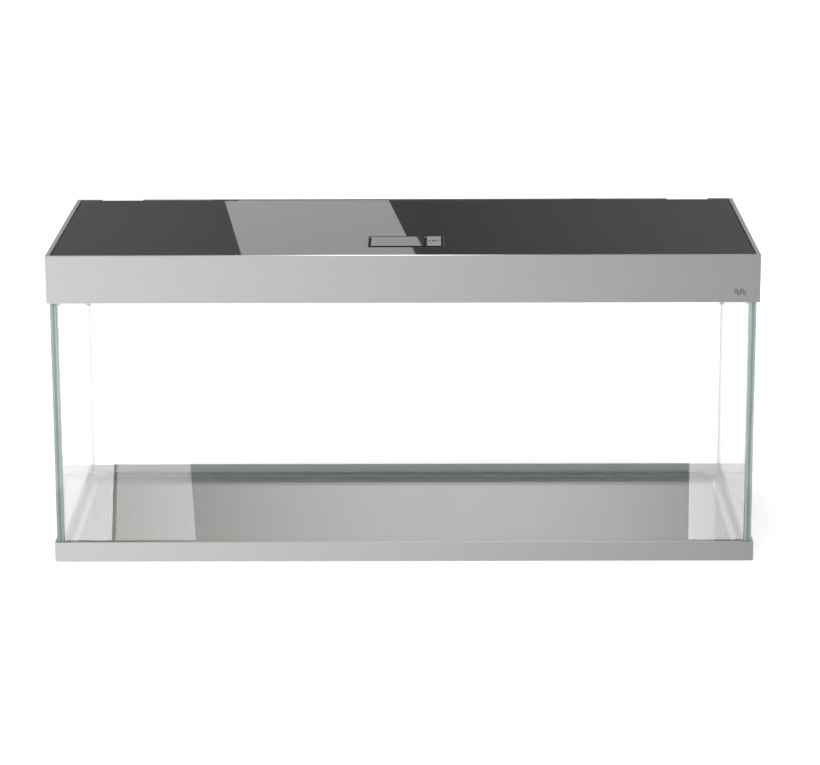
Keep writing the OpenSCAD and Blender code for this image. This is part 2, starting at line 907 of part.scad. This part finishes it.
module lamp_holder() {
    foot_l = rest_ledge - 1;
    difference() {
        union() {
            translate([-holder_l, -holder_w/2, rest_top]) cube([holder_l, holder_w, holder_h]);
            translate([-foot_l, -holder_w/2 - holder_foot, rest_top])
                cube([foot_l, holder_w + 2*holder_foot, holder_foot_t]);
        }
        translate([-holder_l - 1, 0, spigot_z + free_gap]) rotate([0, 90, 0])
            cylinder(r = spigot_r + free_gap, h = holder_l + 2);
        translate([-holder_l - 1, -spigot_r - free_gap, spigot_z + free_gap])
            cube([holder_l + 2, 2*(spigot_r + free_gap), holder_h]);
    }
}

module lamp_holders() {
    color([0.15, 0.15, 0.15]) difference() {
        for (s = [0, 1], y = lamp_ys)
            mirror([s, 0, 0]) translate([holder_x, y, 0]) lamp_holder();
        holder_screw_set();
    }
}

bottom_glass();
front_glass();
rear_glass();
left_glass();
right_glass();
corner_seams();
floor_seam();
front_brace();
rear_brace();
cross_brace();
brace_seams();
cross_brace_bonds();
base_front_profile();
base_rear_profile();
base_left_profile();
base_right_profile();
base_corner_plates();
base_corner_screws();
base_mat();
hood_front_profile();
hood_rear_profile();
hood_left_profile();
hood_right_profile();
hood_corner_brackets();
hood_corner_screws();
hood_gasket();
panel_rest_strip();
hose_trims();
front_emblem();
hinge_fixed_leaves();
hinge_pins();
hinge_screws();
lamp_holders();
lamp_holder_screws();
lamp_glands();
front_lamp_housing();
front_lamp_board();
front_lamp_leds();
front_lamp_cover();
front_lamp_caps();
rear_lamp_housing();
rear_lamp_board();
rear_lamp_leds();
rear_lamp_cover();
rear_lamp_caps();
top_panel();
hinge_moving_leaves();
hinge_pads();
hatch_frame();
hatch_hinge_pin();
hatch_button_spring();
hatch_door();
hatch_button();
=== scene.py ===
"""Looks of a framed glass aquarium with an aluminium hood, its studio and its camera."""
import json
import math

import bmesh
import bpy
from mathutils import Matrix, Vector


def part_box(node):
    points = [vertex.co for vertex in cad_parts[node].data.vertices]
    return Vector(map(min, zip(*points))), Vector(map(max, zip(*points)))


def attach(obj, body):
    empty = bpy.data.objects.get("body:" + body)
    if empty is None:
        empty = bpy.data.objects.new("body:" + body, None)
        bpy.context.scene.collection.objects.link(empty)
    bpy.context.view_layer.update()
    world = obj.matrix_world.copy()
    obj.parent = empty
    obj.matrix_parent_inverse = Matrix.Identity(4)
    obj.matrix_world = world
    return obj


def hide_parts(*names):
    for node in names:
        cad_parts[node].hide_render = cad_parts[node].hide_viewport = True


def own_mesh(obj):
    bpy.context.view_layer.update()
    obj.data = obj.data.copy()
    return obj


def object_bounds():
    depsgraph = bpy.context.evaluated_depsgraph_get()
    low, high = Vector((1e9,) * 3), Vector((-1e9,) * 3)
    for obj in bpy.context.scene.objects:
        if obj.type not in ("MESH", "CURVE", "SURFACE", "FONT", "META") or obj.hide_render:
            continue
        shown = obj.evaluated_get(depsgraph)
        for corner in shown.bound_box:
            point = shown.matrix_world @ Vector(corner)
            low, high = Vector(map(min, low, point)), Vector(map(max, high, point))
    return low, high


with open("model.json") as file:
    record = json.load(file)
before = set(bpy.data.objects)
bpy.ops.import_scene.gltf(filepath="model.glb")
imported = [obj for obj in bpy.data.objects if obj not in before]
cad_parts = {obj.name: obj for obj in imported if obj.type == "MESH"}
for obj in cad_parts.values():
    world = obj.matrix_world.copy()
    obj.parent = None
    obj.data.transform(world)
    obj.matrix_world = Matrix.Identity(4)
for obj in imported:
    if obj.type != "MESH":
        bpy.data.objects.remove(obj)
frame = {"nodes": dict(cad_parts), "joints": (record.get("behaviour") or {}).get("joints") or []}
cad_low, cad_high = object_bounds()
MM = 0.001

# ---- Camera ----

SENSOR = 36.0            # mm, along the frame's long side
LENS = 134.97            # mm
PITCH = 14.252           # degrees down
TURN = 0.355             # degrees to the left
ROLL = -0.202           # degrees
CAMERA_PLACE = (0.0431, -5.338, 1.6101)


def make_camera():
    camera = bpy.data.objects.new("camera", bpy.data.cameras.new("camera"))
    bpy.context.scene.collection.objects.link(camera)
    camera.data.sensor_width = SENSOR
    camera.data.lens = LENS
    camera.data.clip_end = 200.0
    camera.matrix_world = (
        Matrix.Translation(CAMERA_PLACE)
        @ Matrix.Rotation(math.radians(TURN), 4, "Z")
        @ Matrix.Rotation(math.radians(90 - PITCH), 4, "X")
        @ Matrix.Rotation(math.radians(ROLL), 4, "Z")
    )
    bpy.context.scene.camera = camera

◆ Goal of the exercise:
The lines to quote run from the one containing "bottom_glass();" to the one containing "for node in". Quote them exactly, with both of those lines, and nothing else.

◆ The completed task:
bottom_glass();
front_glass();
rear_glass();
left_glass();
right_glass();
corner_seams();
floor_seam();
front_brace();
rear_brace();
cross_brace();
brace_seams();
cross_brace_bonds();
base_front_profile();
base_rear_profile();
base_left_profile();
base_right_profile();
base_corner_plates();
base_corner_screws();
base_mat();
hood_front_profile();
hood_rear_profile();
hood_left_profile();
hood_right_profile();
hood_corner_brackets();
hood_corner_screws();
hood_gasket();
panel_rest_strip();
hose_trims();
front_emblem();
hinge_fixed_leaves();
hinge_pins();
hinge_screws();
lamp_holders();
lamp_holder_screws();
lamp_glands();
front_lamp_housing();
front_lamp_board();
front_lamp_leds();
front_lamp_cover();
front_lamp_caps();
rear_lamp_housing();
rear_lamp_board();
rear_lamp_leds();
rear_lamp_cover();
rear_lamp_caps();
top_panel();
hinge_moving_leaves();
hinge_pads();
hatch_frame();
hatch_hinge_pin();
hatch_button_spring();
hatch_door();
hatch_button();
=== scene.py ===
"""Looks of a framed glass aquarium with an aluminium hood, its studio and its camera."""
import json
import math

import bmesh
import bpy
from mathutils import Matrix, Vector


def part_box(node):
    points = [vertex.co for vertex in cad_parts[node].data.vertices]
    return Vector(map(min, zip(*points))), Vector(map(max, zip(*points)))


def attach(obj, body):
    empty = bpy.data.objects.get("body:" + body)
    if empty is None:
        empty = bpy.data.objects.new("body:" + body, None)
        bpy.context.scene.collection.objects.link(empty)
    bpy.context.view_layer.update()
    world = obj.matrix_world.copy()
    obj.parent = empty
    obj.matrix_parent_inverse = Matrix.Identity(4)
    obj.matrix_world = world
    return obj


def hide_parts(*names):
    for node in names:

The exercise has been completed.